**Exercise objective**
Everything from the first line of the entries below through the line holding "const RIM_SHOULDER = 0.82;" must be printed exactly as written.

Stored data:

(begin)

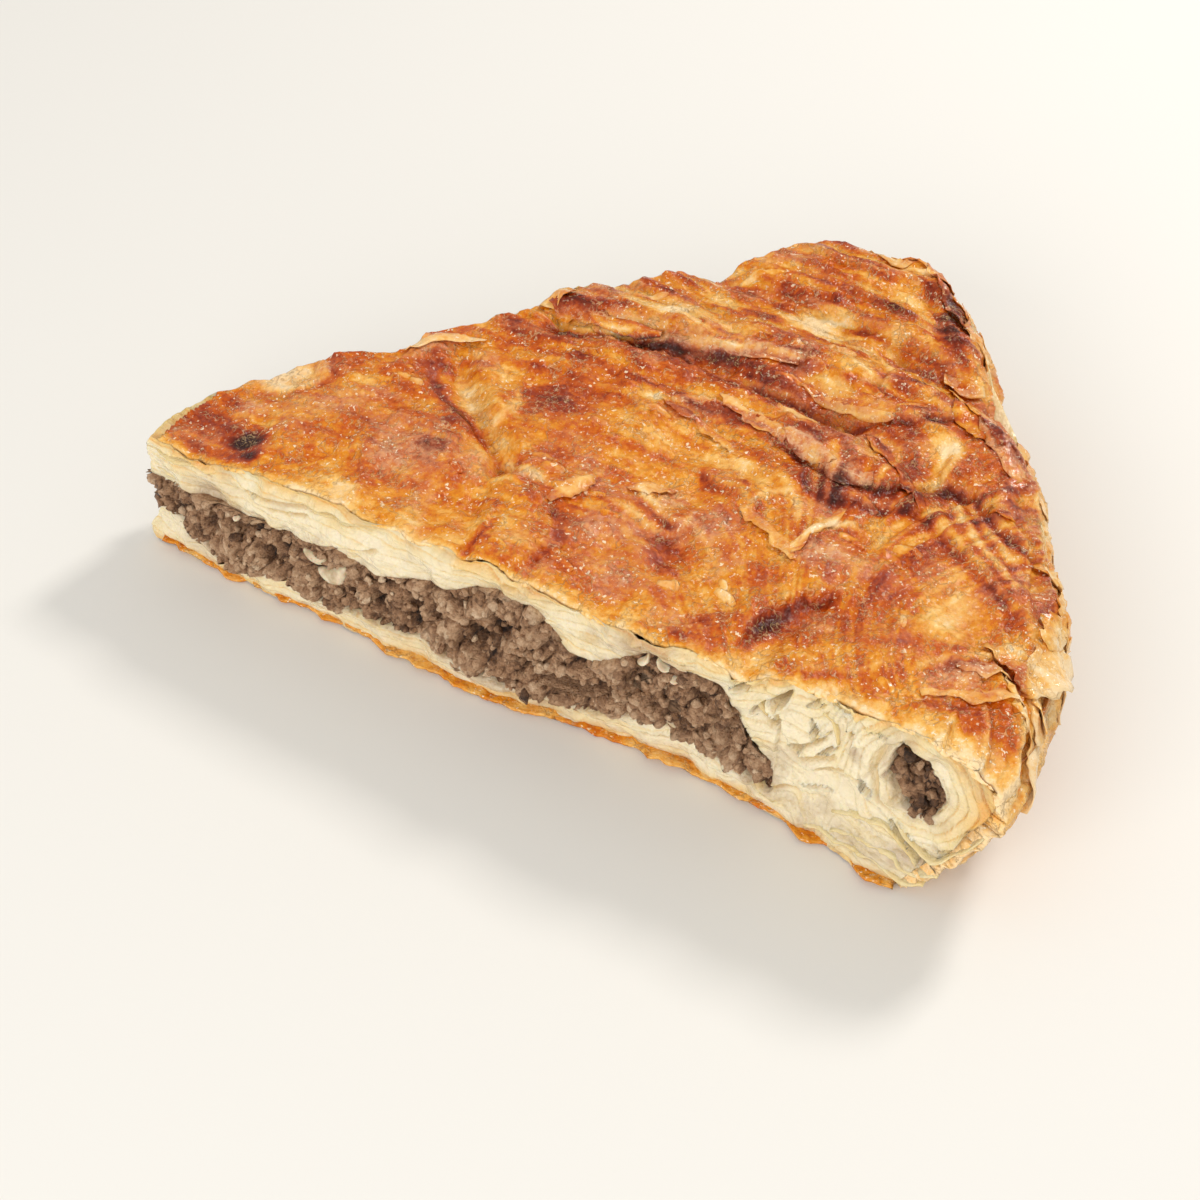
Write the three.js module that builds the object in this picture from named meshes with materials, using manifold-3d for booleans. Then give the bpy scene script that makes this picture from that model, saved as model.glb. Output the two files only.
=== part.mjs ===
// A wedge cut from a round meat borek.
// Thin pastry leaves, baked brown on top, lie above and below a slab of minced meat that runs through
// from cut to cut and out at the blunt tip. Towards the outer edge the leaves roll over, and a second,
// narrow run of meat lies inside that roll. A piece of onion sits in the meat at the front cut.
//
// Millimetres, +Z up. +X runs along the middle of the wedge from the tip to the outer edge,
// -Y is the front cut and +Y the back cut. Plan sizes are measured from the point where the lines of
// the two cuts would meet, just beyond the tip. At the end the group is moved so that the origin is
// the middle of the base.
import * as THREE from "three";
import { mergeVertices } from "three/addons/utils/BufferGeometryUtils.js";
import Module from "manifold-3d";

const { degToRad, lerp, smoothstep, clamp } = THREE.MathUtils;
const wasm = await Module();
wasm.setup();
const { Manifold } = wasm;

// ---- Driving dimensions ----

const HALF_ANGLE = degToRad(25.65); // from the middle line to each cut
const GAP = 0.3; // between neighbouring pieces
const RIM_ROLL = 16; // how far in from the outer edge the top starts to round over
const RIM_SHOULDER = 0.82; // share of the height where the rounded top meets the side

// Outer edge: plan radius in millimetres at an angle in degrees, at its widest height.
const rimRadius = curveThrough([
  [-26, 213], [-20, 214], [-14, 210], [-7, 205], [0, 200.5], [4, 197.5], [6.2, 193.5], [9, 194.5],
  [14, 195.5], [18, 195.5], [21.5, 191.5], [24, 184], [26, 174],
]);
// How far the outer edge draws in below and above its widest height, by share of the height.
const rimProfile = curveThrough([
  [0, -17], [0.17, -12.8], [0.33, -8.2], [0.5, -5], [0.66, -2], [0.8, 0], [0.92, -0.6], [1, -2.5],
]);
// Blunt tip: plan radius by share of the height, drawn in where the meat shows.
const tipProfile = curveThrough([[0, 11.5], [0.1, 10], [0.35, 13.5], [0.6, 11.5], [0.8, 13], [1, 15.5]]);
const TIP_SLANT = 9; // the tip is cut back this much more at the back cut

const CROWN = 37; // height of most of the top
// Height of the top by plan radius, before folds and lumps.
const crownHeight = curveThrough([[8, 31.5], [30, 32.5], [55, 35], [95, 36.5], [140, 37], [170, 38], [230, 37.5]]);

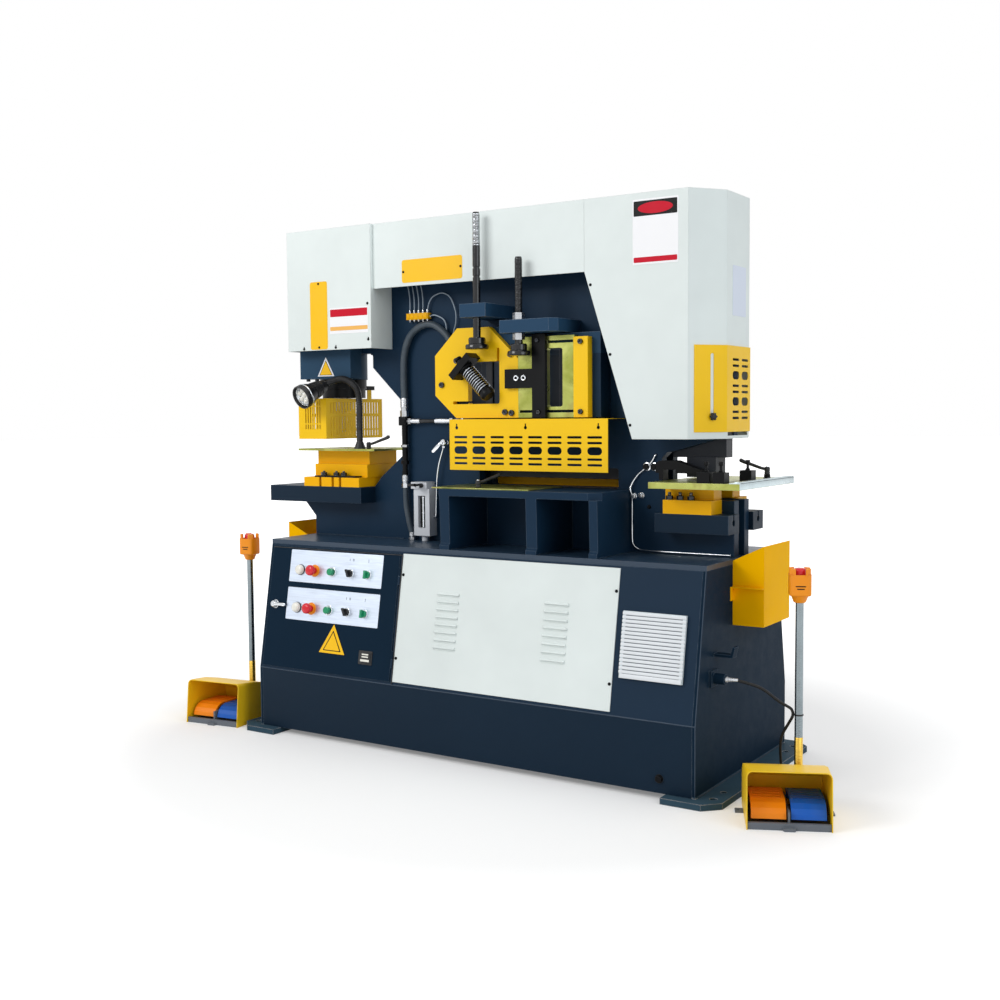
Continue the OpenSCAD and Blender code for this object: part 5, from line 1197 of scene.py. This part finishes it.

(end)

**Result**
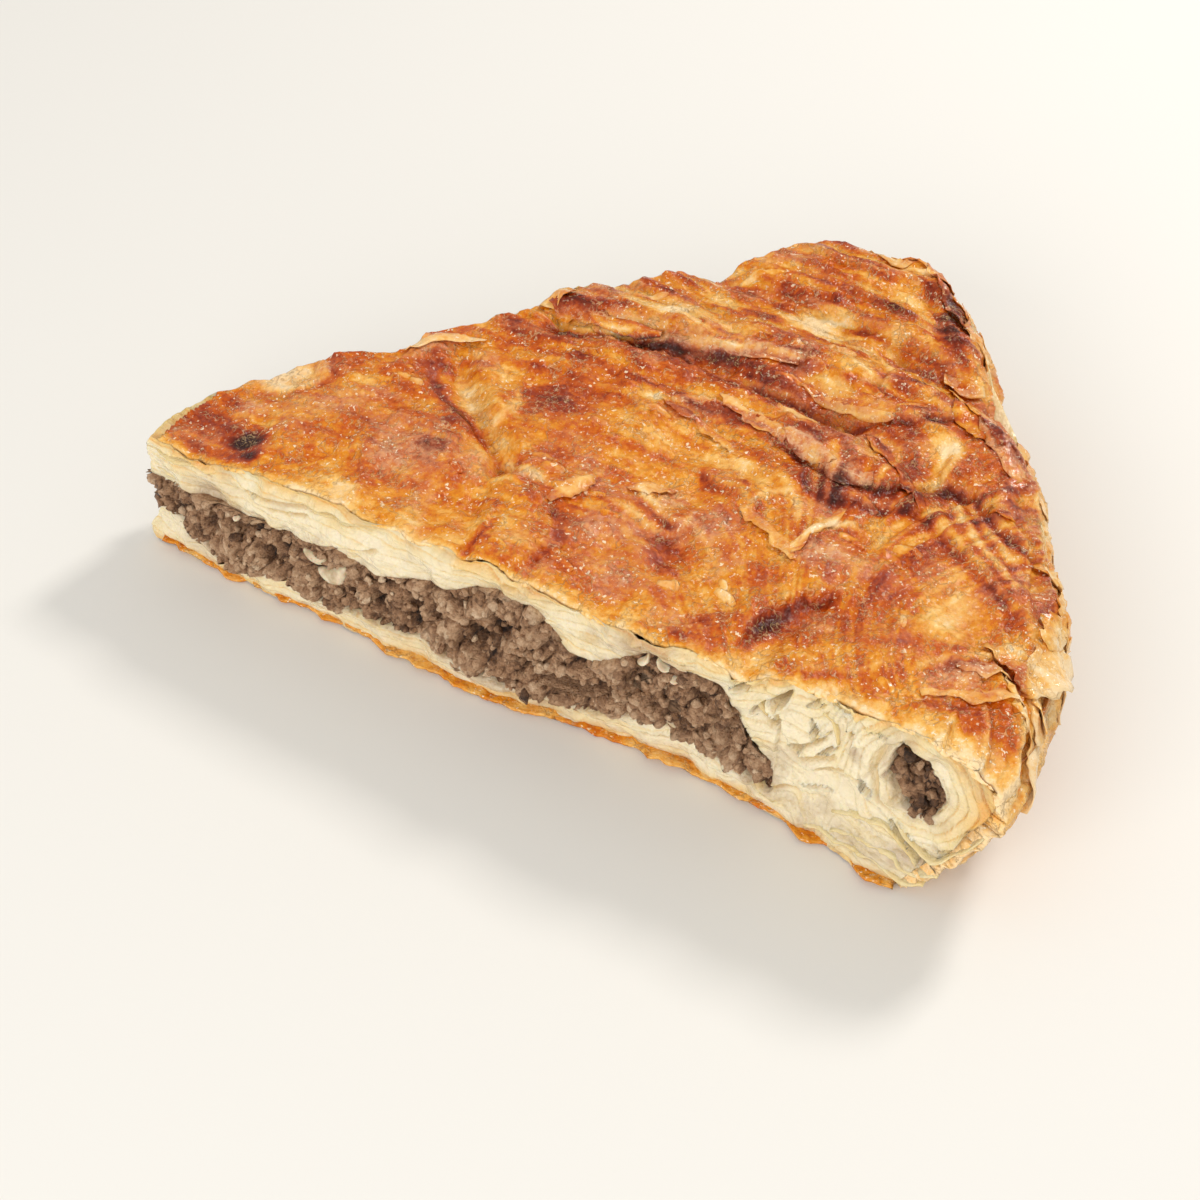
Write the three.js module that builds the object in this picture from named meshes with materials, using manifold-3d for booleans. Then give the bpy scene script that makes this picture from that model, saved as model.glb. Output the two files only.
=== part.mjs ===
// A wedge cut from a round meat borek.
// Thin pastry leaves, baked brown on top, lie above and below a slab of minced meat that runs through
// from cut to cut and out at the blunt tip. Towards the outer edge the leaves roll over, and a second,
// narrow run of meat lies inside that roll. A piece of onion sits in the meat at the front cut.
//
// Millimetres, +Z up. +X runs along the middle of the wedge from the tip to the outer edge,
// -Y is the front cut and +Y the back cut. Plan sizes are measured from the point where the lines of
// the two cuts would meet, just beyond the tip. At the end the group is moved so that the origin is
// the middle of the base.
import * as THREE from "three";
import { mergeVertices } from "three/addons/utils/BufferGeometryUtils.js";
import Module from "manifold-3d";

const { degToRad, lerp, smoothstep, clamp } = THREE.MathUtils;
const wasm = await Module();
wasm.setup();
const { Manifold } = wasm;

// ---- Driving dimensions ----

const HALF_ANGLE = degToRad(25.65); // from the middle line to each cut
const GAP = 0.3; // between neighbouring pieces
const RIM_ROLL = 16; // how far in from the outer edge the top starts to round over
const RIM_SHOULDER = 0.82; // share of the height where the rounded top meets the side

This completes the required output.